Step 3: Define the Database schema
Prisma operates with a schema file prisma/schema.prisma
that defines your data structure. Modify it to include a model for storing scraped data:
datasource db {
provider = "mysql"
url = env("DATABASE_URL")
}
generator client {
provider = "prisma-client-js"
}
model ScrapedData {
id Int @id @default(autoincrement())
name String
price String?
createdAt DateTime @default(now())
}
Next, apply these schema changes to your database, running the migration command:
npx prisma migrate dev --name init
If you face migration related errors, check that Prisma is properly
initialized by running npx prisma generate
Step 4: Insert Data into the Database
Once your database is set up, you can use Prisma Client in your Node.js application to insert scraped data. First, import the client:
const { PrismaClient } = require('@prisma/client');
const prisma = new PrismaClient();
Then, insert a record:
async function run() {
await prisma.scrapedData.create({
data: {
name: 'Sample Item',
price: '$20.99',
},
})
console.log('Data inserted successfully')

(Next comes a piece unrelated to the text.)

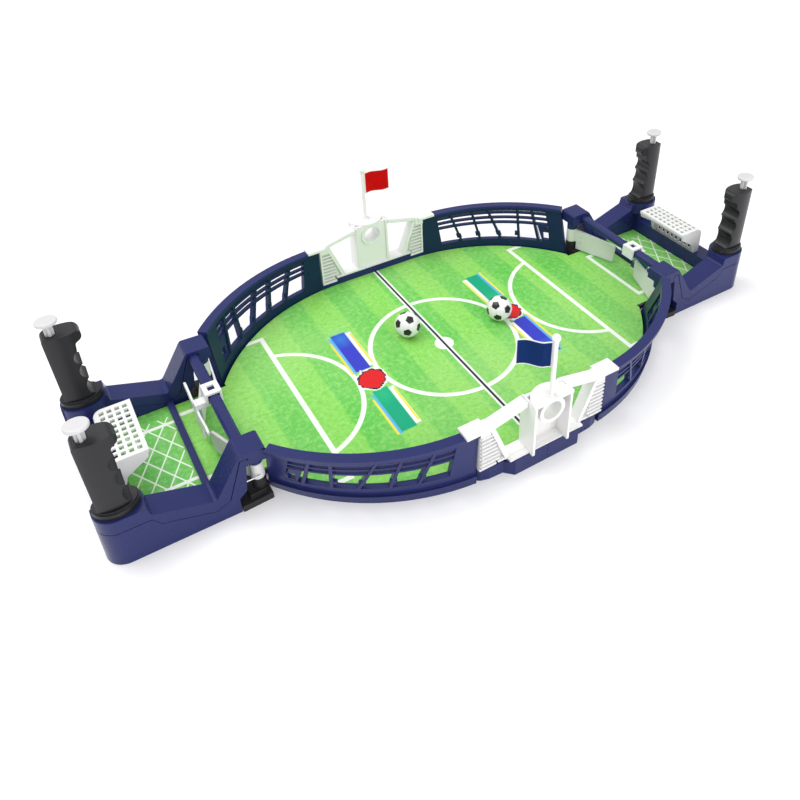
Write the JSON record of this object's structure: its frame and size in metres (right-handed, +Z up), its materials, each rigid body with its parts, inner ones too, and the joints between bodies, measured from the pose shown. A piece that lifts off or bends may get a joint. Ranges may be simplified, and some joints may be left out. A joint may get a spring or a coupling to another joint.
{
  "type": "tabletop football game",
  "caption": "Oval tabletop football pitch with lattice fences, end housings with button grips, paired flippers, sliding keepers, goals and side stands with flags.",
  "frame": {"origin": "middle of the underside, on the table", "axes": "+X along the length to the right-hand goal, +Y across to the far side, +Z up"},
  "size_m": [0.553, 0.2768, 0.1099],
  "materials": {
    "pitch_print": "printed, matt varnish",
    "navy_plastic": "moulded, semi-gloss",
    "fence_plastic": "moulded, semi-gloss",
    "white_plastic": "moulded, satin",
    "button_plastic": "moulded, satin",
    "grip_plastic": "fine spark texture",
    "block_plastic": "moulded, matt",
    "red_flag": "printed",
    "blue_flag": "printed",
    "steel": "drawn",
    "keeper_plastic": "moulded, printed face",
    "ball_plastic": "printed pattern"
  },
  "bodies": {
    "table_frame": {"button_spring_left_far": "steel", "button_spring_left_near": "steel", "button_spring_right_far": "steel", "button_spring_right_near": "steel", "collar_left_far": "grip_plastic", "collar_left_near": "grip_plastic", "collar_right_far": "grip_plastic", "collar_right_near": "grip_plastic", "corner_block_left_far": "block_plastic", "corner_block_left_near": "block_plastic", "corner_block_right_far": "block_plastic", "corner_block_right_near": "block_plastic", "crossbar_left": "navy_plastic", "crossbar_right": "navy_plastic", "fence_left_far": "fence_plastic", "fence_left_near": "fence_plastic", "fence_right_far": "fence_plastic", "fence_right_near": "fence_plastic", "field_base_left": "navy_plastic", "field_base_right": "navy_plastic", "flag_far": "red_flag", "flag_near": "blue_flag", "flag_pole_far": "white_plastic", "flag_pole_near": "white_plastic", "goal_floor_left": "pitch_print", "goal_floor_right": "pitch_print", "goal_left": "white_plastic", "goal_right": "white_plastic", "goal_sill_left": "navy_plastic", "goal_sill_right": "navy_plastic", "grip_left_far": "grip_plastic", "grip_left_near": "grip_plastic", "grip_right_far": "grip_plastic", "grip_right_near": "grip_plastic", "housing_lower_left": "navy_plastic", "housing_lower_right": "navy_plastic", "housing_upper_left": "navy_plastic", "housing_upper_right": "navy_plastic", "pitch_board_left": "pitch_print", "pitch_board_right": "pitch_print", "pivot_pins": "steel", "pull_wires": "steel", "shell_screws": "steel", "stand_far": "white_plastic", "stand_near": "white_plastic"},
    "button_left_far": {"button_left_far": "button_plastic"},
    "flipper_left_far": {"flipper_left_far": "white_plastic"},
    "button_left_near": {"button_left_near": "button_plastic"},
    "flipper_left_near": {"flipper_left_near": "white_plastic"},
    "button_right_far": {"button_right_far": "button_plastic"},
    "flipper_right_far": {"flipper_right_far": "white_plastic"},
    "button_right_near": {"button_right_near": "button_plastic"},
    "flipper_right_near": {"flipper_right_near": "white_plastic"},
    "keeper_left": {"keeper_left": "keeper_plastic"},
    "keeper_right": {"keeper_right": "keeper_plastic"},
    "ball_1": {"ball_1": "ball_plastic"},
    "ball_2": {"ball_2": "ball_plastic"}
  },
  "joints": [
    {"name": "press_left_far", "type": "slide", "parent": "table_frame", "child": "button_left_far", "axis": [0, 0, -1], "range_m": [0, 0.0075], "stiffness_N_per_m": 150, "springref_m": -0.004, "deforming": ["button_spring_left_far"]},
    {"name": "swing_left_far", "type": "hinge", "parent": "table_frame", "child": "flipper_left_far", "pos_m": [-0.178, 0.057, 0.0235], "axis": [0, 0, 1], "range_deg": [0, 50]},
    {"name": "press_left_near", "type": "slide", "parent": "table_frame", "child": "button_left_near", "axis": [0, 0, -1], "range_m": [0, 0.0075], "stiffness_N_per_m": 150, "springref_m": -0.004, "deforming": ["button_spring_left_near"]},
    {"name": "swing_left_near", "type": "hinge", "parent": "table_frame", "child": "flipper_left_near", "pos_m": [-0.178, -0.057, 0.0235], "axis": [0, 0, 1], "range_deg": [-50, 0]},
    {"name": "press_right_far", "type": "slide", "parent": "table_frame", "child": "button_right_far", "axis": [0, 0, -1], "range_m": [0, 0.0075], "stiffness_N_per_m": 150, "springref_m": -0.004, "deforming": ["button_spring_right_far"]},
    {"name": "swing_right_far", "type": "hinge", "parent": "table_frame", "child": "flipper_right_far", "pos_m": [0.178, 0.057, 0.0235], "axis": [0, 0, 1], "range_deg": [-50, 0]},
    {"name": "press_right_near", "type": "slide", "parent": "table_frame", "child": "button_right_near", "axis": [0, 0, -1], "range_m": [0, 0.0075], "stiffness_N_per_m": 150, "springref_m": -0.004, "deforming": ["button_spring_right_near"]},
    {"name": "swing_right_near", "type": "hinge", "parent": "table_frame", "child": "flipper_right_near", "pos_m": [0.178, -0.057, 0.0235], "axis": [0, 0, 1], "range_deg": [0, 50]},
    {"name": "slide_keeper_left", "type": "slide", "parent": "table_frame", "child": "keeper_left", "axis": [0, 1, 0], "range_m": [-0.024, 0.012]},
    {"name": "slide_keeper_right", "type": "slide", "parent": "table_frame", "child": "keeper_right", "axis": [0, 1, 0], "range_m": [-0.002, 0.034]},
    {"name": "roll_ball_1", "type": "slide", "parent": "table_frame", "child": "ball_1", "axis": [1, 0, 0], "range_m": [-0.06, 0.05]},
    {"name": "roll_ball_2", "type": "slide", "parent": "table_frame", "child": "ball_2", "axis": [1, 0, 0], "range_m": [-0.05, 0.06]}
  ],
  "couplings": [
    {"joint": "swing_left_far", "follows": "press_left_far", "rad_per_m": 116.34},
    {"joint": "swing_left_near", "follows": "press_left_near", "rad_per_m": -116.34},
    {"joint": "swing_right_far", "follows": "press_right_far", "rad_per_m": -116.34},
    {"joint": "swing_right_near", "follows": "press_right_near", "rad_per_m": 116.34}
  ]
}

// Optionally, query and log all records
const data = await prisma.scrapedData.findMany()
console.log('Stored data:', data)
}
run()
.catch((e) => console.error(e))
.finally(() => prisma.$disconnect())
This singleton approach ensures efficient database communication throughout your application. You not only optimize resource usage but also simplify connection management — paving the way for scalable and maintainable code.
That brings us to the end of the series — congrats on reaching the very end!🎉
Conclusion
At the end of the day, data is only as valuable as what you do with it. Whether it’s converting it to JSON for lightweight storage, streaming it to CSV for analysis, or pushing it directly into a Database for real-time application, how you store and structure your data determines its value.
Now you know how to do just that. But knowing is only half the battle, implementation is where the real value lies. So go ahead — leverage public data responsibly, respect legal and ethical boundaries, and drive innovations.